As for Silverback's subsequent comments, I'm really irritated how his comments about causing pain to opposing players was distorted by the press. He explained clearly that his aim is not to injure, but to shake people up in a non debilitating way that makes them second guess whether they want to come over the middle again. Ask any defensive player in the NFL and you're going to get the same response. I guarantee it.
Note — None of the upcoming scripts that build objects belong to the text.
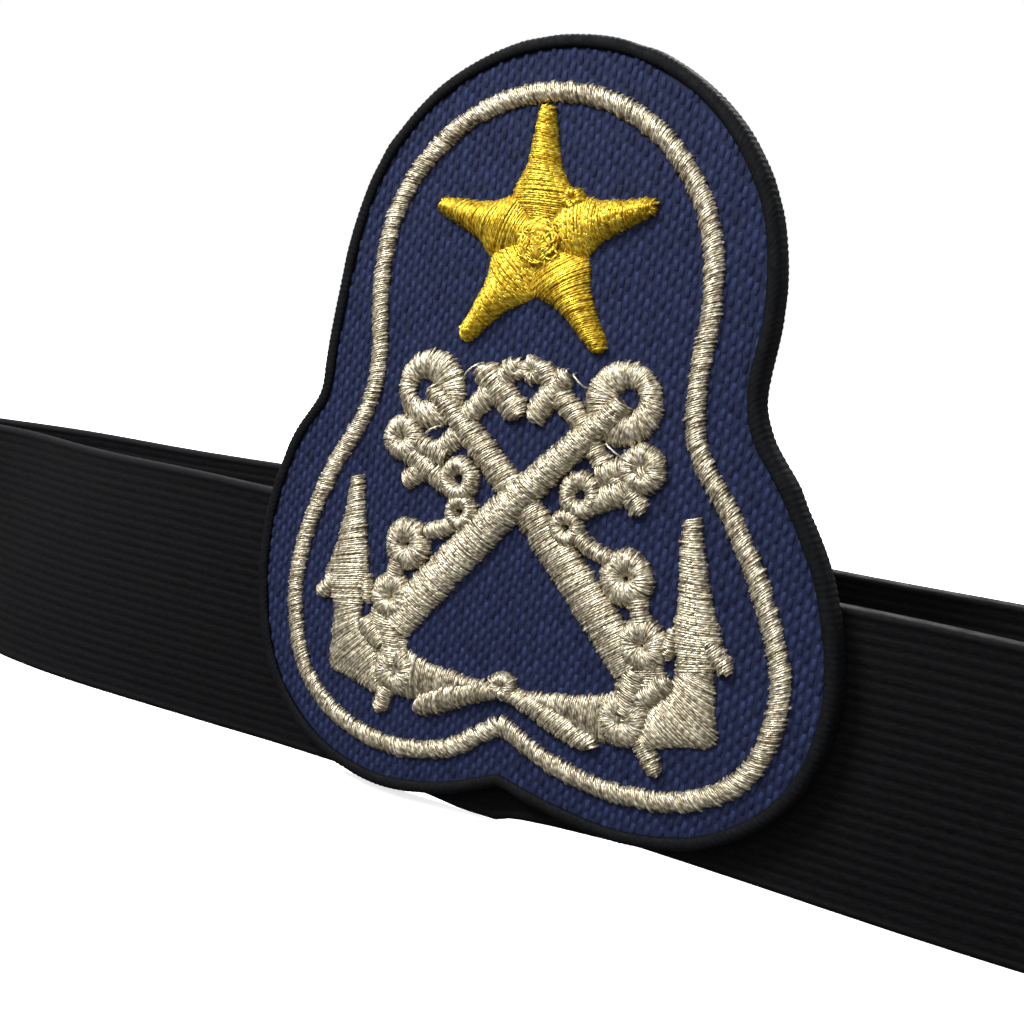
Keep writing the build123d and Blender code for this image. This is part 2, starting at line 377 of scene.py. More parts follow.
    def fan(self, centre, inner, outer, height=0.9, hole=(0.0, 0.0), twist=8.0, **options):
        """Stitches that radiate from a small hole, as on a ring or a curl of rope."""
        angle = np.linspace(0, 2 * pi, 30)
        near = np.array(centre) + hole + inner * ray(angle)
        far = np.array(centre) + outer * ray(angle + radians(twist))
        self.satin(near, far, height, **options)

    def loose(self, start, end, rise=1.2, width=0.2):
        """A thread that hangs free between two stitches."""
        share = np.linspace(0, 1, 9)[:, None]
        flat = np.array(start) + (np.array(end) - start) * share
        flat = flat + np.array([0.0, 0.05]) * np.sin(pi * share)
        high = -SINK + (rise + SINK) * np.sin(pi * share) ** 0.3
        self.tubes(np.hstack([flat, high])[None], np.ones(1), width, width)

    def finish(self, name, material, slot, *nodes):
        points, faces = self.place(np.vstack(self.points)), np.vstack(self.faces)
        tint, twist = np.concatenate(self.tints), np.concatenate(self.twists)
        fit(make_object(name, points, faces, material, tint=tint, twist=twist), slot, *nodes)


# ---- materials


def new_material(name, roughness, metallic=0.0, specular=0.5):
    """A material whose constant values sit on the Principled shader's own sockets."""
    material = bpy.data.materials.new(name)
    material.use_nodes = True
    shader = material.node_tree.nodes["Principled BSDF"]
    shader.inputs["Roughness"].default_value = roughness
    shader.inputs["Metallic"].default_value = metallic
    shader.inputs["Specular IOR Level"].default_value = specular
    return material, material.node_tree, shader


def add_node(tree, kind, **values):
    """A node with its named inputs or settings filled in."""
    node = tree.nodes.new(kind)
    for key, value in values.items():
        if key in node.inputs:
            node.inputs[key].default_value = value
        else:
            setattr(node, key, value)
    return node


def attribute(tree, name):
    return add_node(tree, "ShaderNodeAttribute", attribute_name=name).outputs["Fac"]


def noise(tree, scale, detail=3.0, stretch=(1, 1, 1)):
    """A noise whose grain is about 1 / scale metres, and finer by the stretch along each axis."""
    place = add_node(tree, "ShaderNodeTexCoord")
    mapping = add_node(tree, "ShaderNodeMapping", Scale=stretch)
    grain = add_node(tree, "ShaderNodeTexNoise", Scale=scale, Detail=detail)
    tree.links.new(place.outputs["Object"], mapping.inputs["Vector"])
    tree.links.new(mapping.outputs["Vector"], grain.inputs["Vector"])
    return grain.outputs["Fac"]


def ramp(tree, value, *stops):
    """Colours, or greys, along a value: each stop is a position and a colour."""
    node = add_node(tree, "ShaderNodeValToRGB")
    elements = node.color_ramp.elements
    while len(elements) < len(stops):
        elements.new(0.5)
    for element, (position, colour) in zip(elements, stops):
        element.position = position
        element.color = (*colour, 1) if np.ndim(colour) else (colour, colour, colour, 1)
    tree.links.new(value, node.inputs["Fac"])
    return node.outputs["Color"]


def mix_colours(tree, share, first, second, blend="MIX"):
    node = add_node(tree, "ShaderNodeMix", data_type="RGBA", blend_type=blend)
    node.inputs[0].default_value = share
    tree.links.new(first, node.inputs[6])
    tree.links.new(second, node.inputs[7])
    return node.outputs[2]


def bump(tree, shader, height, strength, distance):
    node = add_node(tree, "ShaderNodeBump", Strength=strength, Distance=distance)
    tree.links.new(height, node.inputs["Height"])
    tree.links.new(node.outputs["Normal"], shader.inputs["Normal"])


def calculate(tree, operation, *values):
    node = add_node(tree, "ShaderNodeMath", operation=operation)
    for socket, value in zip(node.inputs, values):
        if isinstance(value, bpy.types.NodeSocket):
            tree.links.new(value, socket)
        else:
            socket.default_value = value
    return node.outputs["Value"]


def thread_material(name, dark, middle, light, metallic, roughness):
    """Metallic embroidery thread: foil wound on a core, so each turn of it glints differently; the glints
    and the dark between turns are painted into the colour.
    """
    material, tree, shader = new_material(name, roughness, metallic)
    wound = calculate(tree, "SINE", calculate(tree, "MULTIPLY", attribute(tree, "twist"), 2 * pi))
    wound = calculate(tree, "MULTIPLY_ADD", wound, 0.5, 0.5)
    deep = [c * 0.3 for c in dark]
    # The tint runs from painted shade through the middle tone to painted highlight
    base = ramp(tree, attribute(tree, "tint"), (0.0, deep), (0.14, dark), (0.55, middle), (1.0, light))
    # Noise speckles the colour with painted glints
    glint = ramp(tree, noise(tree, 2000, 1.0), (0.38, dark), (0.5, middle), (0.62, light))
    colour = mix_colours(tree, 0.3, base, glint)
    # Each turn of the foil is painted as a light dash and a darker groove: painted glint and painted shade
    painted_foil_light = ramp(tree, wound, (0.0, 0.6), (0.45, 1.0), (1.0, 1.1))
    tree.links.new(mix_colours(tree, 1.0, colour, painted_foil_light, "MULTIPLY"), shader.inputs["Base Color"])
    rough = ramp(tree, noise(tree, 1700, 1.0), (0.35, roughness - 0.14), (0.65, roughness + 0.24))
    tree.links.new(rough, shader.inputs["Roughness"])
    foil = calculate(tree, "MULTIPLY_ADD", noise(tree, 1900, 2.0), 2.2, wound)
    bump(tree, shader, foil, 0.6, 0.00004)
    return material


# Each metal's colours: painted shade, middle tone and painted highlight, which each thread's tint runs
# between
SILVERS = (0.13, 0.10, 0.067), (0.46, 0.395, 0.275), (0.89, 0.835, 0.65)
GOLDS = (0.25, 0.11, 0.004), (0.68, 0.43, 0.016), (0.98, 0.80, 0.09)
# Each thread's material, and its slot in the record
silver = thread_material("silver_thread", *SILVERS, 0.78, 0.42), "silver_thread"
gold = thread_material("gold_thread", *GOLDS, 0.7, 0.40), "gold_thread"


def cloth_material():
    """Navy cloth: darker between the raised yarns as painted shade, each yarn a little different."""
    material, tree, shader = new_material("navy_cloth", 0.75, specular=0.12)
    dark, middle, light = (0.006, 0.008, 0.024), (0.010, 0.014, 0.042), (0.018, 0.027, 0.078)
    base = ramp(tree, attribute(tree, "tint"), (0.0, dark), (0.4, middle), (1.0, light))
    fibre = ramp(tree, noise(tree, 2500, 4.0), (0.3, 0.7), (0.7, 1.15))
    tree.links.new(mix_colours(tree, 1.0, base, fibre, "MULTIPLY"), shader.inputs["Base Color"])
    bump(tree, shader, noise(tree, 6000, 3.0), 0.45, 0.00005)
    return material


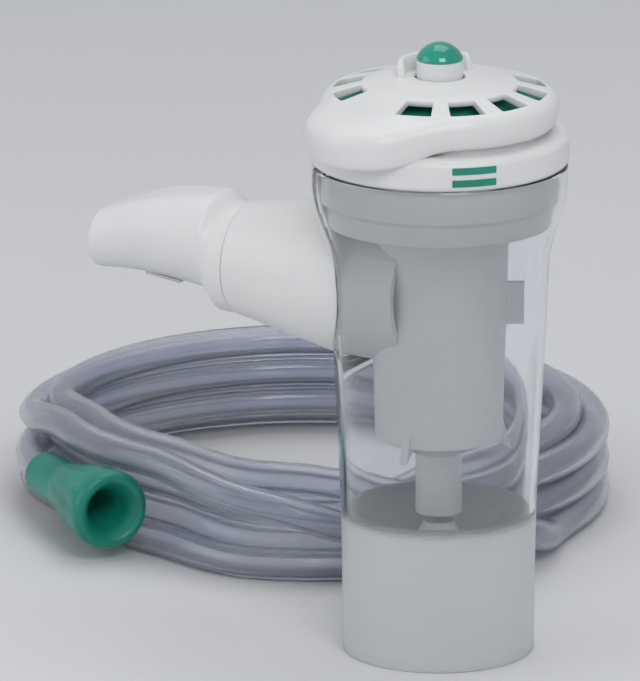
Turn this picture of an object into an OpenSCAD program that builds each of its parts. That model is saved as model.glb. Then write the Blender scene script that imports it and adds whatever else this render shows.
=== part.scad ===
// Breath-actuated small-volume nebulizer with its mouthpiece and a coil of gas tubing.
// Millimetres. The origin is the centre of the cup's foot on the table, +Z is up, and the
// mouthpiece points along -X.

/* [Cup] */
// Height of the clear cup from the table to its rim
cup_h = 106; // [105:0.5:106.5]
// Outer radius of the skirt that the cup stands on
skirt_r = 20.2; // [20:0.1:20.4]
// Outer radius of the cup where its flare begins
shoulder_r = 23.1; // [22.9:0.1:23.3]
// Outer radius of the cup's widest part, just under the rim
cup_top_r = 27; // [26.9:0.1:27.2]
// Wall thickness of the clear cup
cup_wall = 1.3; // [1.2:0.1:1.4]

/* [Reservoir and jet] */
// Height of the rim where the reservoir cone meets the cup
reservoir_top = 31; // [30:0.5:32]
// Outer radius of the gas inlet spigot under the cone
spigot_r = 3.1; // [3:0.05:3.2]
// Height of the jet's tip
jet_top = 26; // [25.5:0.5:26.5]

/* [Air chimney] */
// Outer radius of the chimney at its top
chimney_top_r = 14.7; // [14.3:0.1:14.9]
// Outer radius of the chimney just above its closing cone
chimney_foot_r = 13.4; // [13:0.1:13.8]
// Outer radius of the narrow stem under the chimney
stem_r = 4.9; // [4.6:0.1:5.2]

/* [Outlet arm] */
// Height of the arm's axis above the table
arm_z = 78.8; // [78:0.2:79.4]
// Outer radius of the arm where it leaves the cup
arm_root_r = 17; // [16.4:0.2:17.2]
// Outer radius of the arm at its open end
arm_end_r = 12.2; // [12.1:0.05:12.5]
// Distance from the cup's axis to the arm's open end
arm_len = 46; // [45:0.5:47]

/* [Mouthpiece] */
// Bore radius of the arm's 22 mm socket, which takes the mouthpiece's spigot
socket_r = 11; // [10.9:0.05:11.1]
// Distance from the cup's axis to the lip end
mouth_len = 78.6; // [78.4:0.2:79.4]
// Greatest width of the blade that goes between the lips
blade_w = 26.4; // [26:0.2:27]

/* [Dial] */
// Radius of the mode dial's round rim
dial_r = 25; // [24.8:0.1:25.2]
// Distance of the thumb lobe's centre from the axis
lobe_out = 14.5; // [14:0.1:15]
// Direction of the thumb lobe at rest, in degrees from +X
lobe_dir = -105; // [-115:5:-95]
// How far the dial turns between its two modes, in degrees
dial_turn = 60; // [50:5:70]

/* [Button] */
// Radius of the green button at its foot
button_r = 4.9; // [4.7:0.1:5]
// Travel of the button, piston and baffle
button_travel = 3.5; // [3:0.1:3.5]

/* [Tubing] */
// Outer diameter of the clear tubing
tube_d = 7; // [6.6:0.1:7]
// Radius of the coil at the middle of its outer turns
coil_r = 62; // [61.8:0.1:62.2]
// Length of each green end connector
connector_len = 34; // [32:0.5:35]

/* [Hidden] */
$fn = 96;

far = 60;
slip = 0.05;

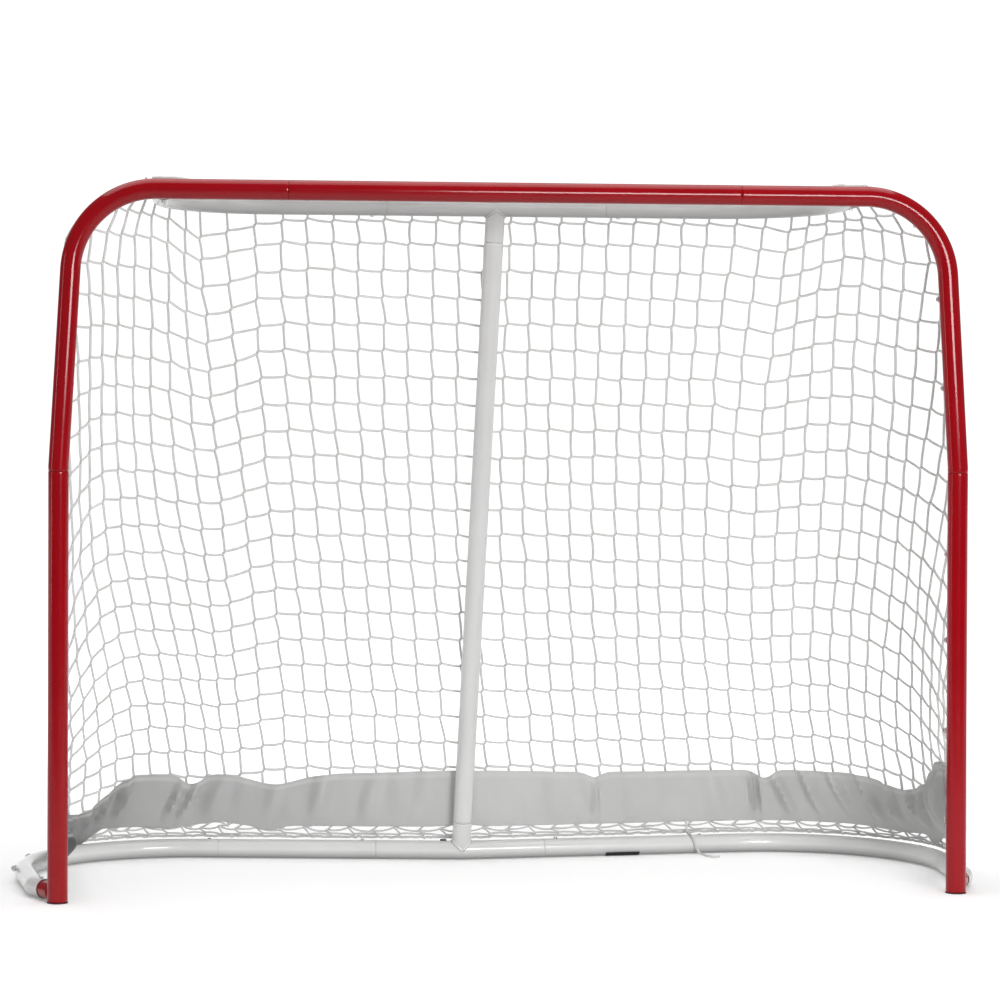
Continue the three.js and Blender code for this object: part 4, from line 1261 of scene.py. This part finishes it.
def build_skirt():
    stations = np.unique(np.round(np.r_[np.linspace(-.985, .985, SKIRT_COLUMNS), [c[0] for c in CREASES]], 4))
    downs = np.r_[0, 0.02, HEM - 0.006, HEM, np.linspace(HEM, 1, SKIRT_ROWS)[1:-1], 0.985, 1.0]
    layers, along, around, rim = [], [], [], []
    for thickness in (HALF_SHEET, -HALF_SHEET):
        travelled, previous = 0.0, None
        for s in stations:
            high, low = skirt_top(s), skirt_bottom(s)
            for d in downs:
                height = high + (low - high) * d
                edge = d in (0, 1.0)
                extra = HALF_SHEET if d < HEM - 0.003 or d > 0.98 else 0.0
                free = 0.35 + 0.65 * math.sin(math.pi * min(1, d + 0.12))
                fold = fold_depth(s, d) * free * (1 + 2.4 * smooth(48, 85, height))
                offset = SKIRT_OFFSET - (fold + math.hypot(fold, FOLD_SOFT)) / 2
                half = (thickness + math.copysign(extra, thickness)) * (0.4 if edge else 1)
                layers.append(net_point(s, height, offset + half))
                along.append(travelled)
                around.append((high - low) / 1000 * d)
                rim.append(1.0 if HEM - 0.012 < d <= HEM or d < 0.01 else 0.0)
            here = layers[-len(downs)]
            if previous is not None:
                travelled += np.linalg.norm(here - previous) / 1000
            previous = here
    rows, count = len(stations), len(downs)
    faces = []

    def at(layer, i, j):
        return (layer * rows + i) * count + j

    for i in range(rows - 1):
        for j in range(count - 1):
            faces.append((at(0, i, j), at(0, i, j + 1), at(0, i + 1, j + 1), at(0, i + 1, j)))
            faces.append((at(1, i, j), at(1, i + 1, j), at(1, i + 1, j + 1), at(1, i, j + 1)))
        for j, flip in ((0, 1), (count - 1, -1)):
            faces.append((at(0, i, j), at(0, i + 1, j), at(1, i + 1, j), at(1, i, j))[::flip])
    for i, flip in ((0, -1), (rows - 1, 1)):
        for j in range(count - 1):
            faces.append((at(0, i, j), at(0, i, j + 1), at(1, i, j + 1), at(1, i, j))[::-flip])
    shape = Shape().add(layers, faces, along, around, rim)
    mesh = shape.mesh("skirt")
    fixed = bmesh.new()
    fixed.from_mesh(mesh)
    bmesh.ops.recalc_face_normals(fixed, faces=fixed.faces)
    fixed.to_mesh(mesh)
    fixed.free()
    piece = make_piece("skirt_cloth", mesh, SKIRT, "frame", ["skirt"], 50.0)


build_skirt()


# --- Lacing cord's loose end ----------------------------------------------------------------------
def tube_line(x, in_front, height):
    slope = (BASE_TEE[1] - BASE_CORNER_Y) / (BASE_TEE[0] - BASE_CORNER_X)
    return vec(x, BASE_TEE[1] + (x - BASE_TEE[0]) * slope - in_front, height)


TAIL_ROUTE = [
    tube_line(418, -5, 62), tube_line(419.5, -5, 50), tube_line(421, -4, 38.3), tube_line(425, 9.4, 37.3),
    tube_line(429, 19, 28.3), tube_line(433, 22.9, 15), tube_line(438, 29.6, 4.5), tube_line(443, 44, 2.4),
    tube_line(446, 60, 2.4), tube_line(451, 73, 2.4), tube_line(459, 80, 2.4), tube_line(467, 79, 2.4),
]


def smooth_through(points, steps=6):
    """A centripetal Catmull-Rom curve through the points."""
    points = [2 * points[0] - points[1], *points, 2 * points[-1] - points[-2]]
    made = []
    for p0, p1, p2, p3 in zip(points, points[1:], points[2:], points[3:]):
        t1 = np.linalg.norm(p1 - p0) ** 0.5
        t2 = t1 + np.linalg.norm(p2 - p1) ** 0.5
        t3 = t2 + np.linalg.norm(p3 - p2) ** 0.5
        for k in range(steps):
            t = t1 + (t2 - t1) * k / steps
            a1 = p0 * (t1 - t) / t1 + p1 * t / t1
            a2 = p1 * (t2 - t) / (t2 - t1) + p2 * (t - t1) / (t2 - t1)
            a3 = p2 * (t3 - t) / (t3 - t2) + p3 * (t - t2) / (t3 - t2)
            b1 = a1 * (t2 - t) / t2 + a2 * t / t2
            b2 = a2 * (t3 - t) / (t3 - t1) + a3 * (t - t1) / (t3 - t1)
            made.append(b1 * (t2 - t) / (t2 - t1) + b2 * (t - t1) / (t2 - t1))
    made.append(points[-2])
    return np.array(made)


def lacing_tail():
    route = smooth_through(TAIL_ROUTE)
    holder = Net()
    holder.strand("net_back", route, 2.0, 12)
    mesh = holder.shapes["net_back"].mesh("lacing_tail")
    piece = make_piece("cord_lacing_tail", mesh, TWINE, "frame", ["lacing_tail"], 60.0)
    path = [tuple(float(x) for x in p) for p in place(route)]
    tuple(path[0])


lacing_tail()


# --- Floor, world and lights ----------------------------------------------------------------------
def build_floor():
    """A pale floor that also glows behind and beside the goal, and is darker well in front of it."""
    size = 30.0
    corners = [(-size, -size, 0), (size, -size, 0), (size, size, 0), (-size, size, 0)]
    mesh = bpy.data.meshes.new("floor")
    mesh.from_pydata(corners, [], [(0, 1, 2, 3)])
    floor = bpy.data.objects.new("floor", mesh)
    bpy.context.scene.collection.objects.link(floor)
    material, tree, shader = new_material("floor_paper", Roughness=0.9)
    shader.inputs["Base Color"].default_value = (0.9, 0.9, 0.9, 1)
    shader.inputs["Specular IOR Level"].default_value = 0.0
    shader.inputs["Emission Color"].default_value = (1, 1, 1, 1)
    coords = tree.nodes.new("ShaderNodeTexCoord")
    axes = split_axes(tree, coords.outputs["Object"])
    aside = maths(tree, "ABSOLUTE", axes["X"])
    behind = fade(tree, axes["Y"], near=0.7, far=3.2, start=0.2, end=0.95)
    beside = fade(tree, aside, near=1.2, far=6.0, start=0.0, end=0.6)
    ahead = fade(tree, axes["Y"], near=-2.6, far=-1.1, start=0.0, end=1.0)
    glow = maths(tree, "MULTIPLY", maths(tree, "MAXIMUM", behind, beside), ahead)
    tree.links.new(glow, shader.inputs["Emission Strength"])
    pale = ramp(tree, ahead, [(0.0, (0.42,) * 3), (1.0, (0.9,) * 3)])
    tree.links.new(pale, shader.inputs["Base Color"])
    mesh.materials.append(material)


def build_world():
    """Even light all round, brighter from the part of the surroundings straight behind the goal."""
    world = bpy.data.worlds.new("studio")
    bpy.context.scene.world = world
    world.use_nodes = True
    tree = world.node_tree
    background = tree.nodes["Background"]
    coords = tree.nodes.new("ShaderNodeTexCoord")
    axes = split_axes(tree, coords.outputs["Generated"])
    level = fade(tree, axes["Y"], near=0.80, far=0.93, start=0.2, end=1.10)
    tree.links.new(level, background.inputs["Strength"])
    background.inputs["Color"].default_value = (1, 1, 1, 1)


def area_light(name, at, target, size, power):
    data = bpy.data.lights.new(name, "AREA")
    data.shape = "RECTANGLE"
    data.size, data.size_y = size
    data.energy = power
    light = bpy.data.objects.new(name, data)
    light.location = at
    aim = Vector(target) - Vector(at)
    light.rotation_euler = aim.to_track_quat("-Z", "Y").to_euler()
    bpy.context.scene.collection.objects.link(light)


build_floor()
build_world()
area_light("overhead", at=(0.0, 0.3, 4.8), target=(0, 0, 0), size=(5.5, 4.5), power=200)
area_light("main", at=(1.25, -4.3, 1.35), target=(0, 0, 0.8), size=(1.6, 0.9), power=104)
area_light("left_strip", at=(-4.6, -0.8, 1.2), target=(-0.8, 0, 0.8), size=(0.3, 1.8), power=12)
bpy.context.scene.view_settings.view_transform = "Standard"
The following retirement talk is unfortunate and more than a little embarrassing. I understand the underlying frustration on Silverback's part, but this is a childish way to respond to it. Harrison has to know especially after the pain comments and the fine itself that he doesn't have friends in the media. They'll gladly jump on any slip of the tongue. Sure, his agent claims his retirement talk is serious, though I have very serious doubts about that. Mike Tomlin has already since said that Harrison will be back at practice Thursday after being excused Wednesday. Good, the sooner this latest drama can be put behind the team, the better.

3 comments:

Spatula said...

When the inevitable suspensions come this weekend, it will be interesting who gets them. If they're from among the top five defensive teams in the league, it will be part of the leadership's efforts at "parity."

Dave said...

Anyone see the campaign to pay Harrison's fine yet. Apparently everyone is sending $1 to Goodell. I'm not sure what the result of this will be (certainly not a reduction of what Harrison has to pay) but it will be interesting if the amount gets high enough that the NFL has to mail them all back or something.

Christmas Ape said...

It sucks that he got fined for hits that weren't dirty, but until James Harrison starts paying my bullshit parking tickets, I'm not giving him any of my fucking money.